She had heard from friends at the camp that she would get a black sweater and new shoes on the bus to Bangkok. There had been no shoes and no sweaters, though Mu Naw had looked behind the bus seats to make sure. She was too shy to ask the UN workers at the time, but she had not stopped worrying about her rubber sandals in every airport, afraid they seemed shameful to the IOM worker guiding them, that the lack of new shoes meant that she had missed some important step everyone else knew that she did not.
Now the IOM worker was gone. That was another piece of information they had heard in the camp, this one accurate: They would know they were boarding their last flight because the IOM worker would not go with them. Mu Naw had barely known the woman, but now felt bereft without her.
That woman had been certain and knowledgeable, guiding them through their travels by reading the long lists of names on huge signs overhead in each airport and then translating them into their native dialect, Karen, from Bangkok to Los Angeles. Mu Naw could read several things in English already, but she could not understand why the large A22 meant you were on a flight to Dubai, and A23 meant you were going to Hong Kong, but A24 meant Los Angeles. It was one of thousands of things Mu Naw did not grasp.
Mu Naw's entire life had been spent with people who looked like her. Occasionally, a white UN worker or volunteer came to the camp, but that was it. Everywhere she turned were people with different eyes, ears, hair, noses, clothes, skin, mouths, purses, hats, hijabs, necklaces, bracelets, wallets, suitcases, books, food, water bottles, headphones, scarves, pillows, sweaters, shoes. Even when her eyes were down to shield her from the onslaught of strange sights, the languages assaulted her ears, snatches in tones she had never heard, musical, guttural, loving, rude. The smells of perfume, food, sweat, air-conditioning kept her from breathing in deeply.
Now, in Austin, standing in her last airport at the top of two escalators going down, she wished desperately for one brief minute that they were back in Mae La camp. She wished the IOM woman were still with them. She wished she had her new sweater and shoes.

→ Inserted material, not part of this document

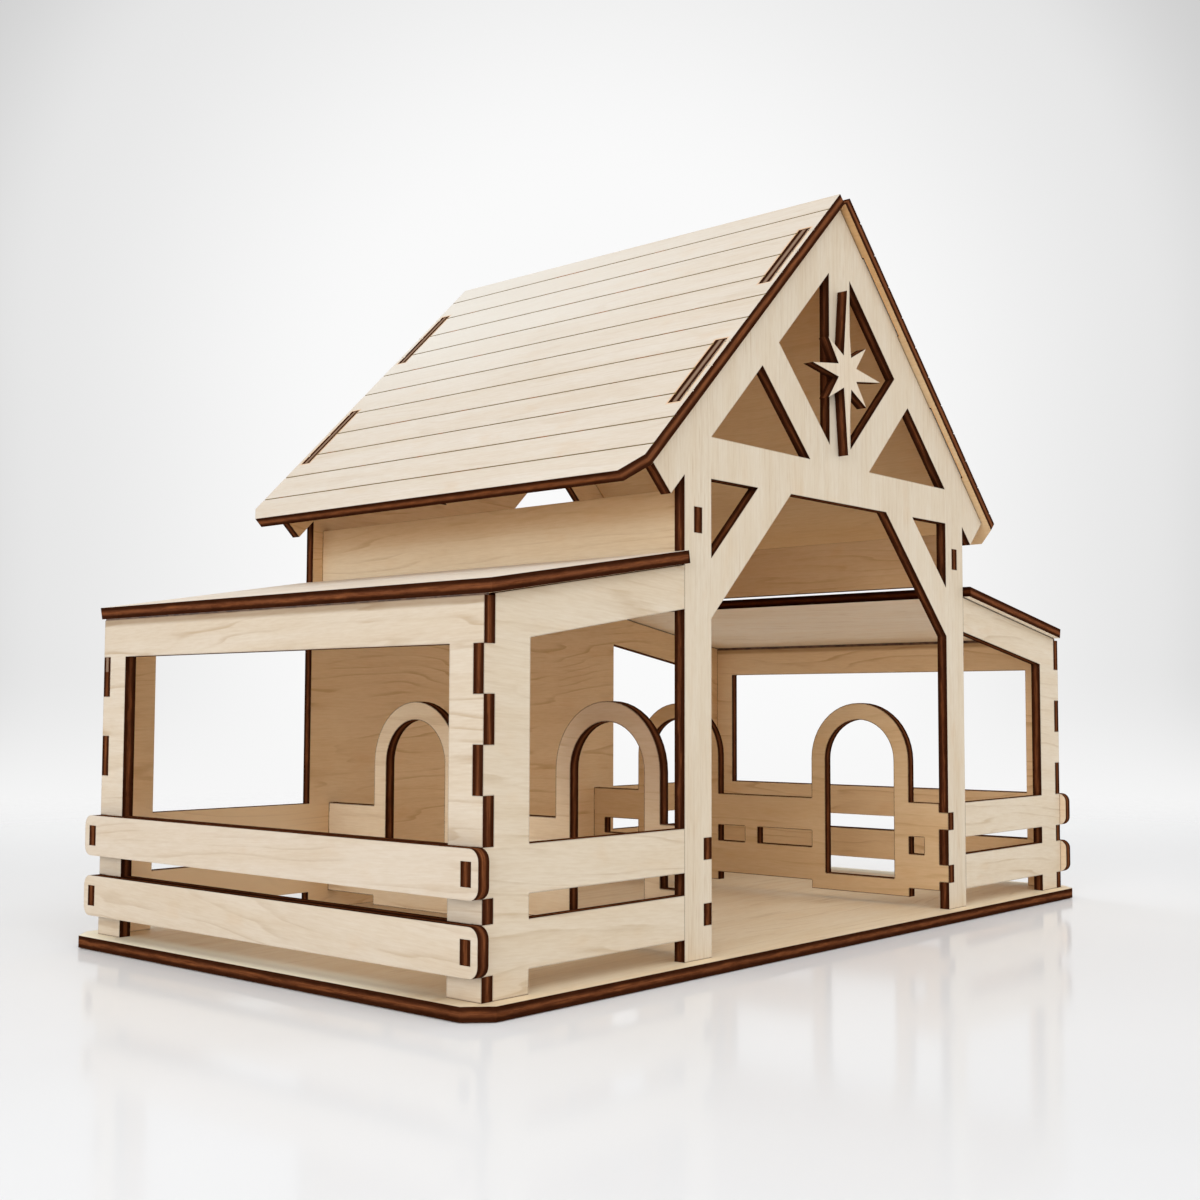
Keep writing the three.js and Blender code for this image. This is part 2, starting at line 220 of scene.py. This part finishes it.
def soft_box(name, away, power):
    """A square area lamp that faces the stable's middle from a place given relative to it.

    Those ahead of the camera are flagged off from reflections, or the table top mirrors them.
    """
    lamp = bpy.data.objects.new(name, bpy.data.lights.new(name, "AREA"))
    lamp.data.shape = "SQUARE"
    lamp.data.size = softbox_size
    lamp.data.energy = power
    lamp.location = stable_middle + Vector(away)
    lamp.rotation_euler = (-Vector(away)).to_track_quat("-Z", "Y").to_euler()
    lamp.visible_camera = False
    lamp.visible_glossy = (lamp.location - camera_place).dot(ahead) < 0
    bpy.context.scene.collection.objects.link(lamp)


soft_box("left_softbox", (-2.6, -0.6, 0.7), 40.0)
soft_box("front_softbox", (-0.2, -2.0, 1.8), 28.0)
soft_box("right_softbox", (2.6, -0.4, 0.6), 24.0)
soft_box("back_softbox", (0.6, 2.6, 0.8), 30.0)


# The table top is smooth white laminate. Near the stable it is painted a little lighter, painted
# light that lifts the stable's shadow there, and it is greyer away from it. It keeps the rest of
# the stable's shadow and a faint reflection of it, and fades into the backdrop further out.
table_size = 4.0
table_drop = 0.0002                     # how far it lies below the base plate
table_fade = (0.24, 0.75)               # radii between which it turns into the backdrop
laminate_near = rgb(241, 242, 244)
laminate_far = rgb(238, 239, 241)
laminate_greyed = (0.16, 0.27)          # radii between the near colour and the far one

table_middle = (stable_middle.x, stable_middle.y, -table_drop)
bpy.ops.mesh.primitive_plane_add(size=table_size, location=table_middle)
table = bpy.context.object
table.name = "table_top"
laminate = bpy.data.materials.new("white_laminate")
tree = empty_tree(laminate)
place = tree.node("ShaderNodeTexCoord", output="Object")
radius = tree.node("ShaderNodeVectorMath", {"operation": "LENGTH"}, {0: place}, output="Value")
# Painted light: the laminate is lighter near the stable, lifting the stable's shadow there
white = mix(radius.rise(*laminate_greyed), laminate_near, laminate_far)
top = tree.node("ShaderNodeBsdfPrincipled", inputs={
    "Base Color": white, "Roughness": 0.10, "Specular IOR Level": 0.026})
clear = tree.node("ShaderNodeBsdfTransparent")
faded = tree.node("ShaderNodeMixShader", inputs={0: radius.rise(*table_fade), 1: top, 2: clear})
tree.node("ShaderNodeOutputMaterial", inputs={"Surface": faded})
table.data.materials.append(laminate)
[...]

They had only seen an escalator a handful of times, most of them in airports within the last twenty-four hours. She turned and gazed blankly at her husband for a minute. Saw Ku walked to the escalator on the left, almost running into a white businessman pulling a suitcase behind him. Mu Naw fell into place behind him. She stumbled for a minute, eyes down to keep her balance, clutching the rail that made her hand move slightly faster than the stairs on which she stood. She made sure Naw Wah's tiny feet were centered in the metal striped step. When she finally reached the bottom of the stairs, anxiously avoiding the steps submerging into each other, Mu Naw took a firm step with Naw Wah over the line that ended the escalator, then looked up. She didn't have time to worry; a man was already greeting them in Karen, standing beside a tall white woman with a wide smile.
Excerpted from After the Last Border by Jessica Goudeau. Copyright © 2020 by Jessica Goudeau. All rights reserved. No part of this excerpt may be reproduced or reprinted without permission in writing from the publisher.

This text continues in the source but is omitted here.